The court’s options include rejecting the emergency appeal, which would enable US District Judge Tanya Chutkan to restart the trial proceedings in Washington’s federal court. The trial was initially scheduled to begin in early March.

Slowing the case could benefit Trump. If he wins the November election and returns to the White House, he could use his presidential powers to force an end to the prosecution or potentially pardon himself for any federal crimes.

In December Chutkan rejected Trump’s immunity claim, ruling that former presidents “enjoy no special conditions on their federal criminal liability.”

After Trump appealed, the DC Circuit’s three-judge panel also rebuffed Trump’s immunity claim.

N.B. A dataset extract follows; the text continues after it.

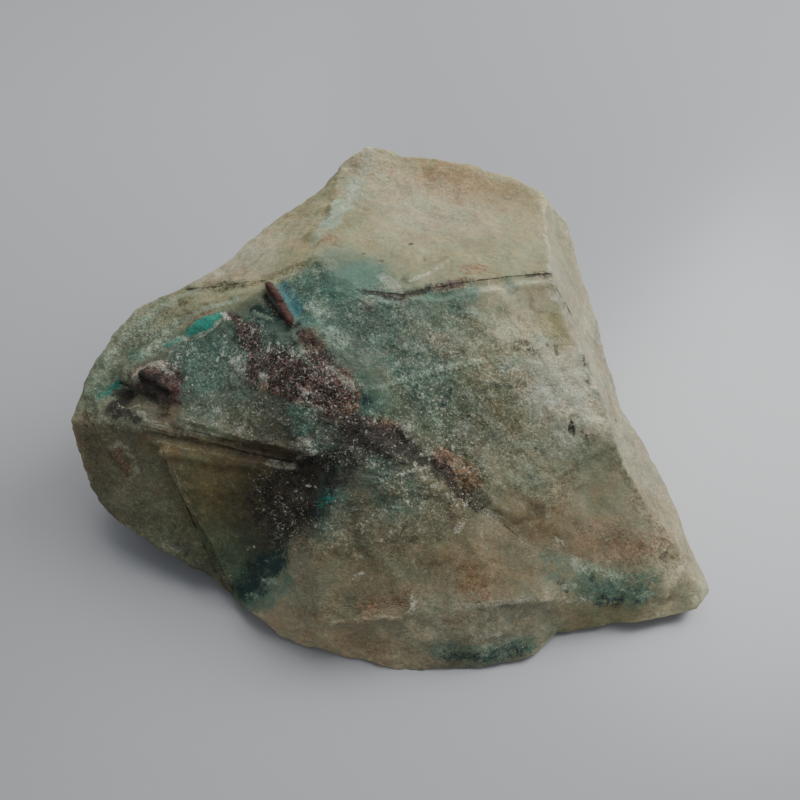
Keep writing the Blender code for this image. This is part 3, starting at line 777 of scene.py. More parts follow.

“We cannot accept that the office of the presidency places its former occupants above the law for all time thereafter,” the panel wrote in its decision.

Prosecutors have argued that Trump was acting as a candidate, not a president, when he pressured officials to overturn the election results and encouraged his supporters to march to the Capitol on 6 January, 2021, to pressure Congress not to certify Biden’s victory.

The indictment accused Trump of conspiring to defraud the United States, obstructing the congressional certification of Biden’s electoral victory and conspiring to do so, and conspiring against right of Americans to vote.

Trump last October sought to have the charges dismissed based on his claim of immunity from criminal prosecution related to actions taken by a president while in office.

The Supreme Court has previously held that presidents are immune from civil liability for official acts, and Trump’s lawyers have for months argued that that protection should be extended to criminal prosecution as well.

The case in Washington is one of four prosecutions Trump faces as he seeks to reclaim the White House. He faces federal charges in Florida that he illegally retained classified documents at his Mar-a-Lago estate, a case that was also brought by Smith and is set for trial in May.

Trump is also charged in Georgia with scheming to subvert that state’s 2020 election and in New York in connection with hush money payments made to porn actor Stormy Daniels. He has denied any wrongdoing.